Villefranche is compact, but many travelers happily spend a week there by using it as a scenic base rather than the sole focus of their trip. With fast trains to Nice, Monaco, and Menton, plus coastal walks and boat trips around Cap Ferrat, you can fill a week easily as long as you are comfortable repeating the same charming village streets each evening.

Q3. Where will I generally spend less on accommodation and food?
Menton usually offers slightly better value, especially outside the absolute peak weeks of July and August. You are more likely to find mid range hotels and apartments at gentler prices, and everyday items such as coffee or pastries are often a bit cheaper than in waterfront spots in Villefranche, where you pay more for the bay side setting.

Q4. Which destination is better if I will not have a car?
Both towns work well without a car, but for different reasons. Villefranche is just minutes from Nice by train, so you can easily access city amenities, museums, and onward transport. Menton’s advantage is its position near the Italian border and Monaco, giving you a wider range of day trips by rail. Your choice depends on whether you prefer to be closer to Nice or closer to Monaco and Italy.

Q5. How do the beaches compare for swimming and relaxing?
Villefranche’s main beach sits in a sheltered bay with typically calm water and dramatic views of the village above, but it is relatively narrow and mostly pebbly. Menton has longer stretches of seafront with a mix of pebble and sand topped beaches, offering more room to spread out and a choice between livelier central sections and quieter edges.

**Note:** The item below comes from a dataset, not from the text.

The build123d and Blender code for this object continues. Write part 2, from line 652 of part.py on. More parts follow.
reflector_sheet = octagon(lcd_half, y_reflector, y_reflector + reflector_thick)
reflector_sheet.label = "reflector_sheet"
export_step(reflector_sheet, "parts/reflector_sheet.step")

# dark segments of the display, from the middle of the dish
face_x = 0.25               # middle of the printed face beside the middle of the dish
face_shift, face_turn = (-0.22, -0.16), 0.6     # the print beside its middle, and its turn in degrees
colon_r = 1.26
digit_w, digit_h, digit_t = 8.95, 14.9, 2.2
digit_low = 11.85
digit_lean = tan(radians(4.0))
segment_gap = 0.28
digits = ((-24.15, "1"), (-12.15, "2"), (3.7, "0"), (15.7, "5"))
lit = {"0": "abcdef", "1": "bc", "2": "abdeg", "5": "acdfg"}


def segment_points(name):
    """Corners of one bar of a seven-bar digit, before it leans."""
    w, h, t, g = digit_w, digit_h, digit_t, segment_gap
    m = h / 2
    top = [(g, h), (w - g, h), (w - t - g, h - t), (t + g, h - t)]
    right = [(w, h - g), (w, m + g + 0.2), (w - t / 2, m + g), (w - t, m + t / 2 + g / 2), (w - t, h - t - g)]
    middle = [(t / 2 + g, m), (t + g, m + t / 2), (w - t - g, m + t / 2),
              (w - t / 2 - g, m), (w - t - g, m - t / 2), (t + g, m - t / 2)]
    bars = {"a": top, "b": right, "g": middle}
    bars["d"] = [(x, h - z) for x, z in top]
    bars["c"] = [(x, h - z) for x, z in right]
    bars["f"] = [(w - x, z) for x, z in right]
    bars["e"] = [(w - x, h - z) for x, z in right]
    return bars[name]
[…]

Q6. Which town feels less crowded in peak summer?
Both attract plenty of visitors in July and August, but they experience crowds differently. Villefranche can suddenly feel busy when cruise ship passengers arrive, especially along the waterfront. Menton spreads visitors over a larger area, including multiple beaches and neighborhoods, so it often feels less concentrated even when overall numbers are high.

Q7. Is one destination better suited to families with children?
Families can enjoy both, but Menton may be more practical overall. Its flatter central areas, wider promenade, playgrounds, and range of supermarkets and casual eateries make day to day logistics easier. Villefranche’s setting is beautiful but steeper, and you rely a bit more on nearby towns for certain services if you are traveling with young children.

Q8. Where will I find more nightlife and evening entertainment?
Neither Menton nor Villefranche is a nightlife hotspot compared with Nice or Cannes. Menton offers some bars and restaurants that stay lively into the evening, but the overall tone is calm. Villefranche’s evenings mostly revolve around waterfront dinners and a few relaxed bars. For late night venues, you would generally head to Nice or Monaco from either base.

Q9. Can I realistically visit the other town on a day trip if I choose one as my base?
Yes, visiting the other town on a day trip is straightforward. Regional trains along the coast make it easy to travel between Menton, Villefranche, and Nice, so you can base yourself in one and still experience the other for a full or half day without much planning.

Q10. If I have 6 or 7 days, is it worth splitting my stay between both?
With a week, splitting your time can be a rewarding way to experience two distinct sides of the Riviera. Many travelers enjoy starting with a few nights in Menton to settle in and explore the eastern end of the coast, then moving to Villefranche for the final nights to be closer to Nice and its airport while soaking up the village’s bay side charm.